La salle Louis Fréchette n’était pas pleine, loin s’en faut, lorsque le célèbre chanteur cajun est finalement monté sur scène, vers 20 h 45. Un parterre aux trois quarts plein et des balcons presque vides ont accueilli le Louisianais. Devant l’intensité des applaudissements, cependant, on se serait cru dans une salle comble. Et les gens présents ont eu droit, indéniablement, à un grand spectacle.
Entouré de trois musiciens (Sylvain Quesnel à la guitare et à la basse, Justin Allard à la batterie et Éric Sauviat aux guitares), Zachary Richard a entamé le spectacle avec une interprétation endiablée de Laisse le vent souffler, issue de son dernier album, Le Fou, paru en octobre. Un excellent album, comme toujours, dont l’artiste a interprété près d’une dizaine de titres. La foule, dont une partie était apparemment peu familière avec ces nouvelles créations, a cependant été lente à s’échauffer, et ce malgré de solides prestations, tant de la part du chanteur que de ses talentueux accompagnateurs. Les premiers moments du spectacle ont néanmoins donné lieu à quelques moments cocasses, comme lorsqu’un Zachary Richard faussement sérieux a aboyé un retentissant « calmez-vous! », alors même qu’il interprétait son classique Au bord du lac Bijou… Il faut dire que la foule ravie avait profité d’un ralentissement de tempo pour éclater en applaudissements!

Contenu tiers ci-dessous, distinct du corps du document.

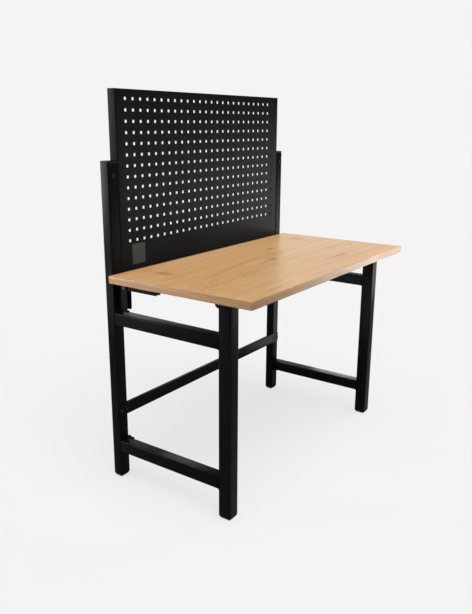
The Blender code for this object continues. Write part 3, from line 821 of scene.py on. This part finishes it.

Toujours touchant et sensible dans ses discours, celui qui partage sa vie entre les États-Unis et le Québec a tenu à souligner la victoire de Barack Obama aux élections de mardi dernier, dédiant dans la foulée sa Ballade de Jean Saint-Malo à tous ceux qui luttent pour la liberté, partout dans le monde. Tantôt grave, tantôt drôle, Zachary Richard s’est montré excessivement généreux, glissant plusieurs de ses succès parmi ses nouvelles chansons : un émouvant Cap Enragé et un Petit Codiac débridé ont ainsi côtoyé des pièces comme Le Fou et Clif’s Zydeco — des classiques en devenir, à n’en pas douter! Marqué par de renversantes performances musicales — les trois compagnons du chanteur, virtuoses, semblaient prendre un énorme plaisir à être sur scène —, le spectacle a atteint des sommets lorsque la foule tout entière s’est levée pour la traditionnelle et hilarante danse de l’écrevisse, alors qu’un Zachary Richard souriant chantait Crawfish à pleins poumons et invitait les spectateurs à faire montre de leurs talents vocaux. Le chanteur cajun a ensuite conclu, accordéon en main, sur une dernière pièce débordante d’énergie.
À la suite de plusieurs salves d’applaudissements bien nourris, le Louisianais est revenu sur scène seul avec sa guitare. Après avoir interprété, dans un silence presque religieux, la touchante Chanson des Migrateurs, Zachary Richard a été rejoint par ses musiciens et a enchaîné avec l’une des plus belles pièces de sa nouvelle offrande, Orignal ou Caribou. Alors que les dernières mesures semblaient vouloir s’étirer longuement, la musique a peu à peu changé de rythme, suscitant les acclamations du public : La Ballade de Jean Batailleur est ainsi venue clôturer une prestation puissante, aussi touchante qu’énergique, et ponctuée de doux instants de folie.